Let me repeat that this toon suffers from shoddy Hanna-Barbera production values. It amounts to the cartoon version of a four-year-old's macaroni and construction paper valentine: there's some thought there, but for the most part, no skill. The show is interspersed with 40-second "music videos" by the two bands. As the cartoon goes on, they include more and more clips from previous videos, until the final one is a bizarre conglomeration of previous clips, not even in synch any more to the shitty 80's wuss-pop.
Bad animation is offset by even worse story lines. A plot twist amouns to no more creative methods of storyboarding than a randomly introduced character who announces, "And to sweeten the deal, the winner gets this mansion!" and then steps back and disappears, having said his one line. An argument scene between evil executive Eric Raymond and misguided orphan Ashley is ridiculously redundant. Ashley: "No!" Cut to Raymond: "Yes!" Cut back to Ashley: "No!", etc.
And then we come to societal stereotypes, which truly tore apart my nostalgic vision of Jem. I'll begin with the tamer of the two examples. At a party with higher-ups in the music industry, Jem and the Holograms are introduced to "the raddest director in the business." Upon seeing that he is black, the other Holograms push the black member of the band towards him. Says Jem, "Lena has an idea for a video, don't you Lena?' She replies, "What? No, I don't... Oh! I See! Yeah..." and she walks off with the black dude. Why the racial segregation?

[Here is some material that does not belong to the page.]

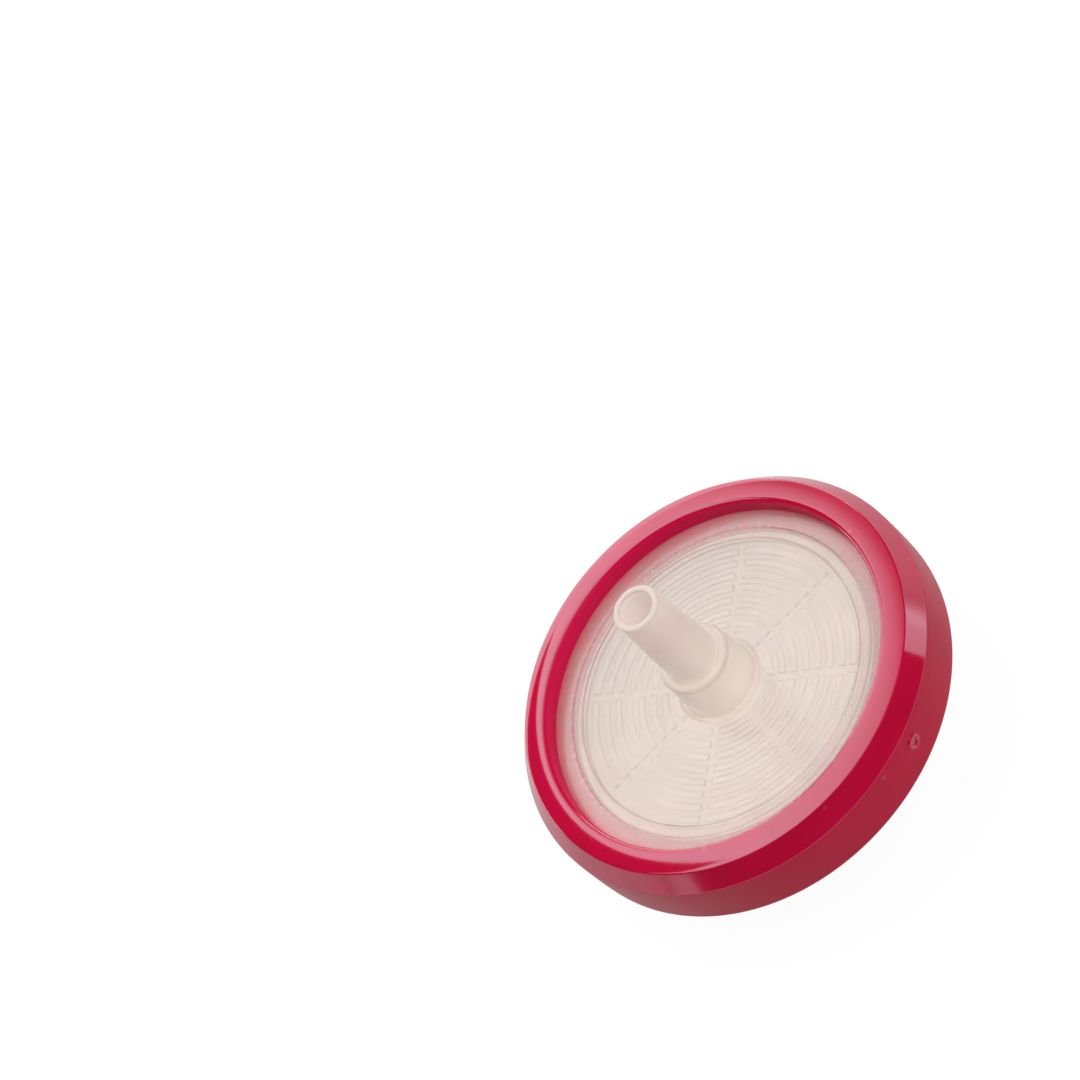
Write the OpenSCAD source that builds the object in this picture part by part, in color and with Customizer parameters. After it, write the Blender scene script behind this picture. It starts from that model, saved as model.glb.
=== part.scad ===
// Syringe filter with an overmoulded rim ring.
// It stands on the mouth of its inlet socket, with the outlet nozzle pointing up (+Z).
// The origin is the centre of the inlet mouth. All sizes are in millimetres.

/* [Membrane and plates] */
// Open diameter of the membrane, inside the clamped band
filter_d = 24.8; // [20:0.1:30]
// Thickness of the membrane
membrane_t = 0.2; // [0.12:0.01:0.3]
// Gap round the membrane in its seat
membrane_clearance = 0.1; // [0.05:0.01:0.2]
// Width of the band that clamps the membrane's edge
clamp_w = 0.9; // [0.7:0.05:1.2]
// Thickness of the outlet plate
outlet_plate_t = 0.8; // [0.7:0.05:1.4]
// Thickness of the inlet plate
inlet_plate_t = 1.5; // [1:0.05:2]
// Width of the band where the two plates meet
joint_w = 1.9; // [1.6:0.05:2.4]

/* [Witness rings] */
// Width of the two fine grooves on the outlet plate's face
witness_w = 0.2; // [0.1:0.02:0.3]
// Depth of those grooves
witness_depth = 0.07; // [0.04:0.01:0.15]

/* [Grip teeth] */
// Number of grip teeth round the clamped band
grip_teeth = 96; // [48:4:120]
// Length of a grip tooth along the radius
grip_tooth = 0.6; // [0.4:0.05:0.8]
// Width of the pocket outside the teeth
pocket_gap = 0.4; // [0.3:0.05:0.5]
// Depth of the pocket that the teeth stand in
pocket_depth = 0.35; // [0.2:0.05:0.5]

/* [Drain field] */
// Height of the drain's support ribs
drain_h = 0.3; // [0.2:0.05:0.6]
// Radius of the innermost ring rib
first_rib_r = 4.15; // [3.5:0.05:5]
// Spacing of the ring ribs
rib_pitch = 1.06; // [0.85:0.01:1.4]
// Width of a ring rib at the plate
rib_w = 0.6; // [0.4:0.02:0.8]
// Number of radial channels through the ribs
channel_count = 8; // [4:2:12]
// Width of a radial channel
channel_w = 0.7; // [0.5:0.05:1]

/* [Feed side] */
// Height of the gap on the inlet side of the membrane
feed_gap = 0.5; // [0.3:0.05:0.7]
// Clearance between the inlet's low ribs and the membrane
feed_clearance = 0.1; // [0.05:0.01:0.2]

/* [Rim ring] */
// How far the ring's lips reach in over the plates
lip_grip = 1.35; // [1:0.05:1.8]
// Height of the lip's outer edge above the outlet plate
outlet_lip = 1.36; // [1:0.02:2]
// Height of the ring's lip beyond the inlet plate
inlet_lip = 1.7; // [1.2:0.02:2.4]
// Width of the lip's crowned face on the outlet side
lip_w = 2.07; // [1.6:0.01:2.6]
// How much higher the crown is near its inner side than at its outer edge
lip_crown = 0.22; // [0.1:0.01:0.4]
// Width of the glossy slope round the outlet side
slope_w = 1.08; // [0.8:0.02:1.4]
// Drop of that slope along the axis
slope_drop = 1.66; // [1.2:0.02:2.2]
// How much narrower in radius the outer wall is at its foot
wall_draft = 0.08; // [0:0.01:0.2]
// How far the outer wall bulges between its edges
wall_bulge = 0.05; // [0.01:0.01:0.1]
// Rounding of the ring's foot
foot_round = 0.5; // [0.3:0.05:0.8]
// Diameter of the gate mark on the outer wall
gate_d = 0.9; // [0.6:0.1:1.2]
// Direction of the gate mark, in degrees from +X
gate_turn = -65; // [-180:5:180]
// Distance of the gate mark below the outlet plate's face
gate_drop = 1.9; // [1.4:0.1:2.5]

/* [Outlet nozzle] */
// Height of the collar at the nozzle's base
collar_h = 4.3; // [3:0.1:5.5]
// Rounding of the collar's upper edge
collar_round = 0.4; // [0.2:0.05:0.6]
// Rounding of the corner between the collar and the cone
cone_fillet = 0.35; // [0.2:0.05:0.6]
// Diameter of the slip tip at its end
tip_d = 3.99; // [3.93:0.01:4]
// Length of the tip's cone above the collar
tip_len = 8.7; // [7.2:0.1:10.5]
// Wall of the tip at its end
tip_wall = 0.53; // [0.42:0.01:0.7]
// Diameter of the passage where it meets the drain
drain_hole_d = 2.2; // [1.8:0.1:2.6]

/* [Inlet socket] */
// Length of the socket below the inlet plate
socket_len = 9.4; // [7.5:0.1:11]
// Inner diameter at the socket's mouth
socket_bore_d = 4.3; // [4.27:0.01:4.32]
// Depth of the tapered socket
socket_depth = 7.6; // [6.5:0.1:8]
// Wall of the socket at its mouth
socket_wall = 1.15; // [1:0.01:1.4]
// How far the locking lugs stand out
lug_h = 0.6; // [0.5:0.01:0.75]
// Angle that each lug covers, in degrees
lug_sweep = 56; // [40:2:70]
// Width of a lug along the axis, at its root
lug_root = 1.35; // [1:0.05:1.6]
// Width of a lug along the axis, at its crest
lug_crest = 0.75; // [0.5:0.05:0.95]
// Diameter of the feed hole through the inlet plate
feed_d = 2.2; // [1.6:0.1:3]

/* [Hidden] */
$fn = 128;

luer_taper = 0.06;      // change of diameter over length, on both cones
lug_lead = 5;           // rise of the lock thread in one turn
luer_lean = atan(luer_taper / 2);
sunk = 0.15;            // how far a rib or lug is rooted in its wall
past = 1;               // how far a cut starts outside the face it cuts
channel_sides = 2;      // one straight cut makes a channel on each side
edge = 0.1;             // broken edges of the moulded plastic
shoulder_flat = 0.02;   // flat left between the collar's two roundings
collar_spread = 0.15;   // how much wider in radius the collar is at its foot
socket_spread = 0.35;   // how much wider in radius the socket is at the plate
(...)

The worst, the absolute worst to me, though, is that in my memory, Jem and the Holograms was laced with strong feminist themes and role models. I mean, c'mon! Jerrica was co-exec of her own record company! Jem was a superstar and virtual superhero (though we've established that all she was fighting against was punk rock.) Superficially, it's feminist. Let me pause for a second, though. Take a look at Jem's "superpower." It's holograms. She says it herself when she first sees it: "Why, it's an illusion! A trick!" It's so great that she can use it to hit on her boyfriend as her more glamorous counterpart! But when they're in real physical danger, i.e. hanging over a cliff, being chased by the punk Zipper and his goons, or about to be run over by a bulldozer, who comes to the rescue? Rio. The message is fairly clear. Ultimately, Jem's power amounts to no more than female deception, and it's only the real physicality of men that counts for anything. Nyeah nyeah nyeah!

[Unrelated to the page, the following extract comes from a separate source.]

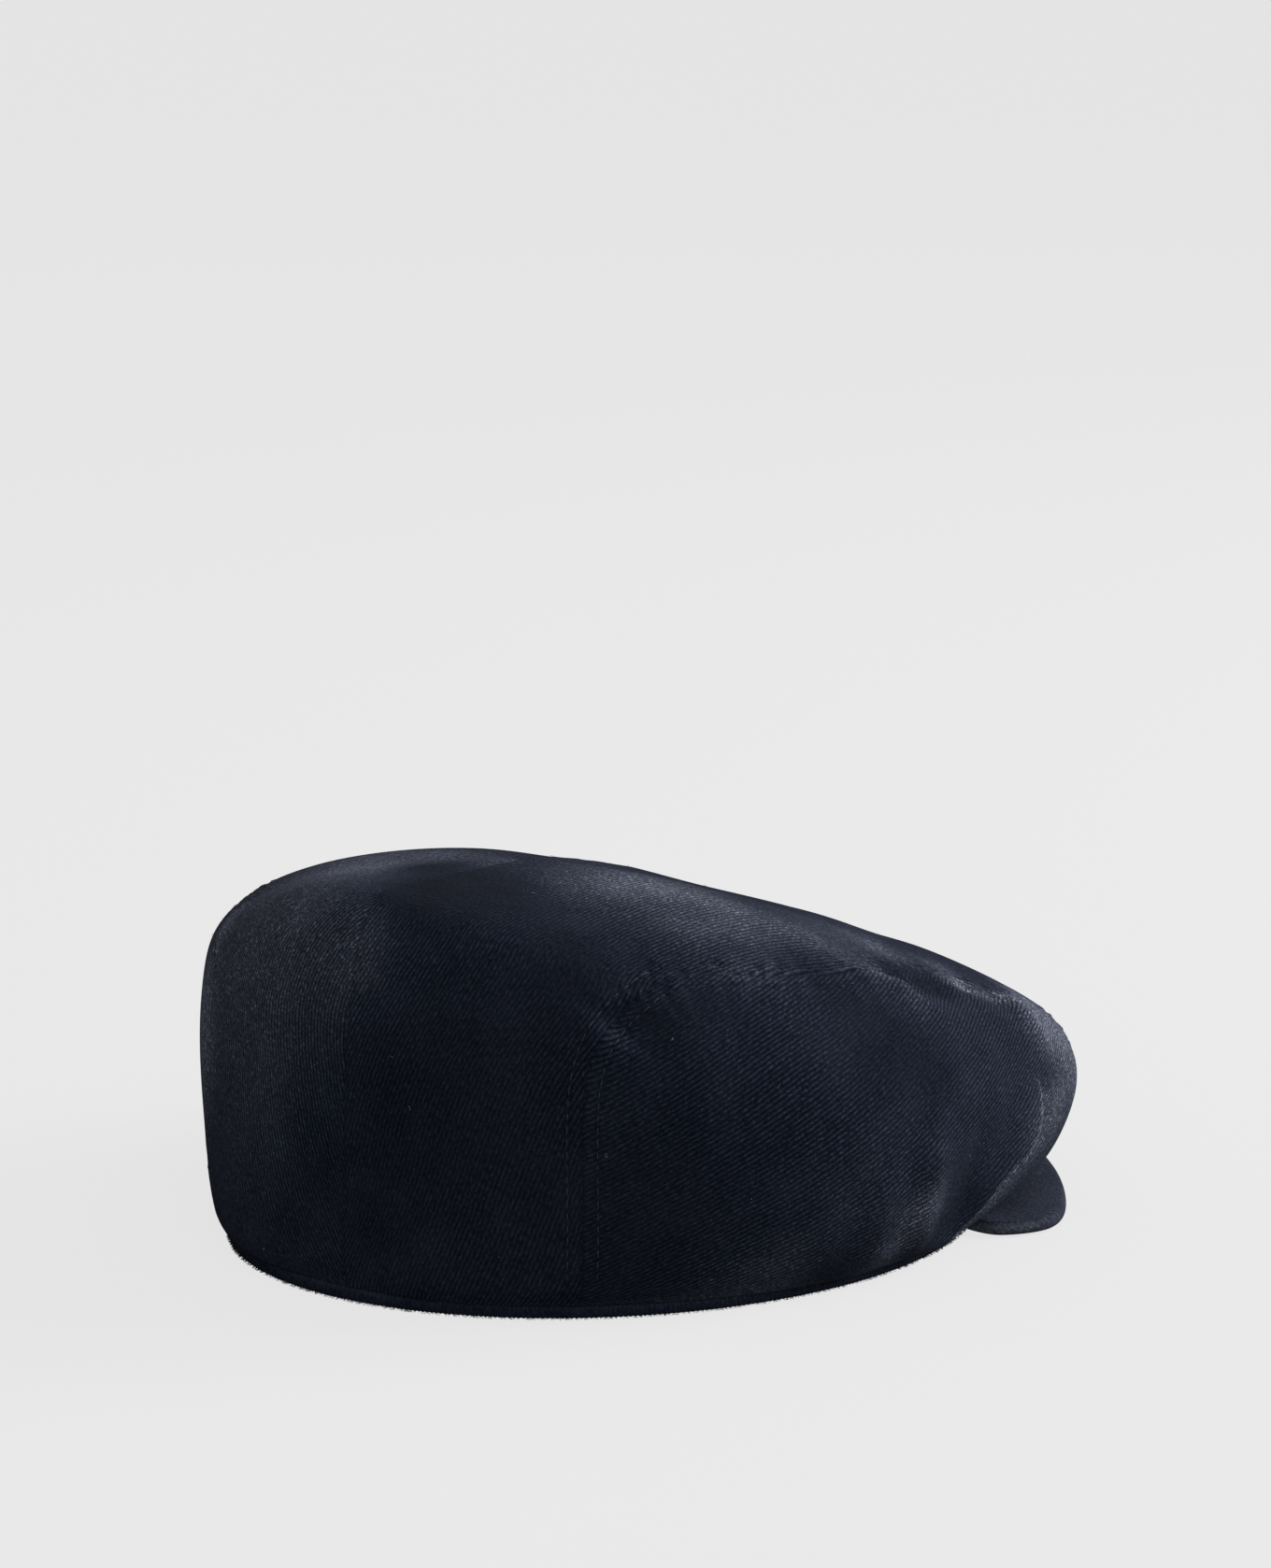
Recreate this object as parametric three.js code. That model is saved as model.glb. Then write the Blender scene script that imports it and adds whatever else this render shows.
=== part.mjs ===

Trying to re-live my youthful days of cheesy ‘80s cartoons produced one terrible result: instead of being nostalgic for the pop culture of my youth, I'm now nostalgic for the days when I was nostalgic for the pop culture of my youth, and not jaded by the reality of my youth. This meta-nostalgia will surely be the downfall of our great nation. Goodbye, post-modernity. Hello, post-pubescent depression!